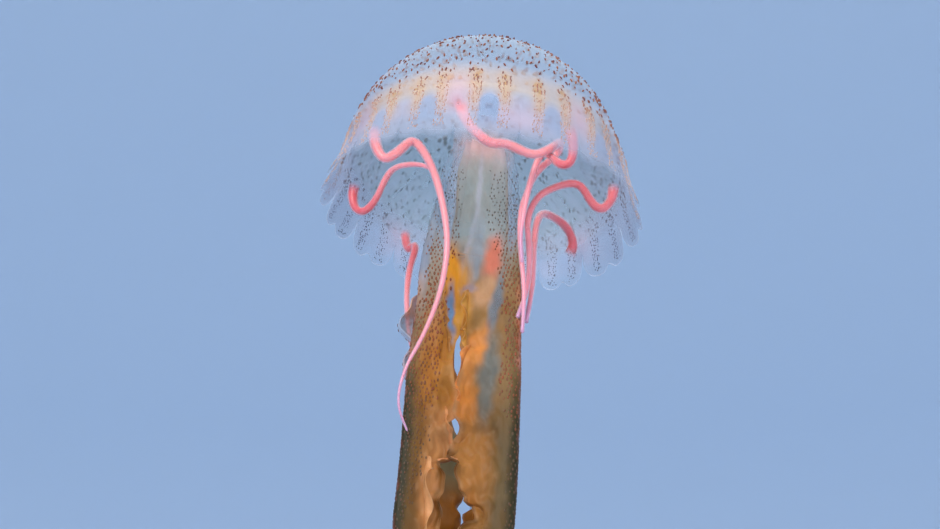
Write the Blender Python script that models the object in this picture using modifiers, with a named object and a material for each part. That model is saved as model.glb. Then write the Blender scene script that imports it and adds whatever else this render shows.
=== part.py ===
"""Mauve stinger jellyfish, life size, swimming on a plain display stand.

The model is in metres with +Z up and its origin at the centre of the stand base's underside. The
animal is laid out in its own frame: the origin is the centre of the ring on which the tentacles
leave the bell, +Z points to the top of the bell and azimuths run from the front (-Y) towards +X.
Sizes below are in millimetres and degrees unless a name says otherwise.
"""
import math

import bmesh
import bpy
from mathutils import Euler, Vector

MM = 0.001
GAP = 0.3

# Where the animal hangs over the stand, and how it banks.
RING_CENTRE = (4.0, 8.0, 206.0)
BANK_BACK = 12.0
BANK_SIDE = 5.6

# Bell: a hemisphere over a bowl-shaped hollow, with a belt of thin lappets below the ring.
BELL_RADIUS = 46.2
BELL_CENTRE_HEIGHT = 2.4
SQUASH_LOW, SQUASH_HIGH = -3.0, 16.0
SQUASH = (0.042, 0.03, 0.038)
DOME_SHIFT = -1.1
RING_POLAR = 93.0
HOLLOW_RADIUS = 43.8
HOLLOW_HEIGHT = 22.0
CROWN_POLAR = 50.0
CROWN_HOLLOW_POLAR = 36.0
CROWN_SEGMENTS = 36
LAPPET_DROP = 12.8
LAPPET_EDGE = 0.7
CLEFT_DROP = 3.0
NOTCH_DEPTH = 2.2
FRONT_DROOP = 2.2
FLARE_FRONT = -0.8
FLARE_SIDE = 3.6
TENTACLE_AZIMUTHS = (-53, -11, 36, 79, 132, 175, 219, 264)
LAPPET_COLUMNS = 6

# Oral arms: four in a square bundle, each a keel with two thin wings.
ARM_LENGTHS = (("upper", 0.0, 0.32), ("middle", 0.32, 0.64), ("lower", 0.64, 1.0))
ARM_STATIONS = 9
ARM_START = 3.0
ARM_HALF_WIDTH = ((-5, 10.4), (2, 11.8), (14, 12.9), (24, 14.0), (36, 15.0), (55, 15.5), (75, 16.1),
                  (115, 16.1), (135, 14.2), (155, 10.9), (172, 6.8), (190, 2.4))
ARM_DEPTH_RATIO = 0.74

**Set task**
Extract all of the data above without altering anything.

**Exercise solution**
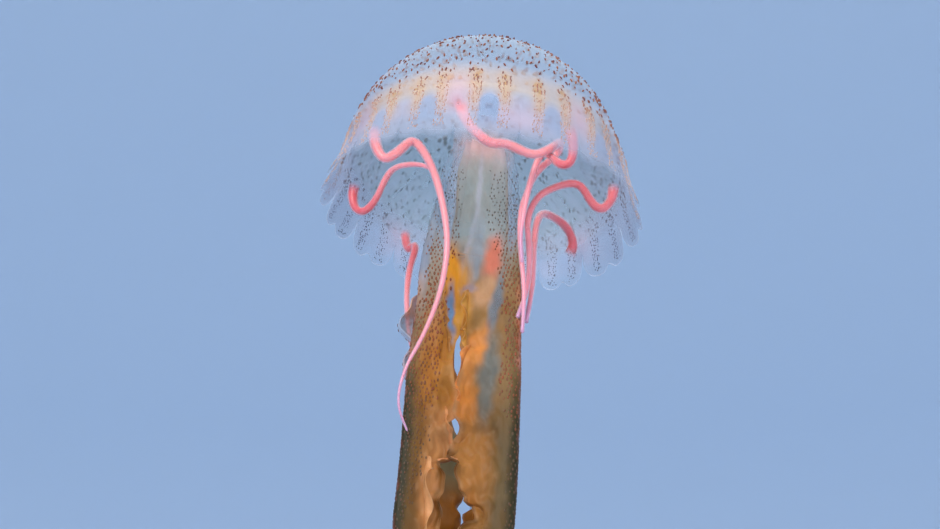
Write the Blender Python script that models the object in this picture using modifiers, with a named object and a material for each part. That model is saved as model.glb. Then write the Blender scene script that imports it and adds whatever else this render shows.
=== part.py ===
"""Mauve stinger jellyfish, life size, swimming on a plain display stand.

The model is in metres with +Z up and its origin at the centre of the stand base's underside. The
animal is laid out in its own frame: the origin is the centre of the ring on which the tentacles
leave the bell, +Z points to the top of the bell and azimuths run from the front (-Y) towards +X.
Sizes below are in millimetres and degrees unless a name says otherwise.
"""
import math

import bmesh
import bpy
from mathutils import Euler, Vector

MM = 0.001
GAP = 0.3

# Where the animal hangs over the stand, and how it banks.
RING_CENTRE = (4.0, 8.0, 206.0)
BANK_BACK = 12.0
BANK_SIDE = 5.6

# Bell: a hemisphere over a bowl-shaped hollow, with a belt of thin lappets below the ring.
BELL_RADIUS = 46.2
BELL_CENTRE_HEIGHT = 2.4
SQUASH_LOW, SQUASH_HIGH = -3.0, 16.0
SQUASH = (0.042, 0.03, 0.038)
DOME_SHIFT = -1.1
RING_POLAR = 93.0
HOLLOW_RADIUS = 43.8
HOLLOW_HEIGHT = 22.0
CROWN_POLAR = 50.0
CROWN_HOLLOW_POLAR = 36.0
CROWN_SEGMENTS = 36
LAPPET_DROP = 12.8
LAPPET_EDGE = 0.7
CLEFT_DROP = 3.0
NOTCH_DEPTH = 2.2
FRONT_DROOP = 2.2
FLARE_FRONT = -0.8
FLARE_SIDE = 3.6
TENTACLE_AZIMUTHS = (-53, -11, 36, 79, 132, 175, 219, 264)
LAPPET_COLUMNS = 6

# Oral arms: four in a square bundle, each a keel with two thin wings.
ARM_LENGTHS = (("upper", 0.0, 0.32), ("middle", 0.32, 0.64), ("lower", 0.64, 1.0))
ARM_STATIONS = 9
ARM_START = 3.0
ARM_HALF_WIDTH = ((-5, 10.4), (2, 11.8), (14, 12.9), (24, 14.0), (36, 15.0), (55, 15.5), (75, 16.1),
                  (115, 16.1), (135, 14.2), (155, 10.9), (172, 6.8), (190, 2.4))
ARM_DEPTH_RATIO = 0.74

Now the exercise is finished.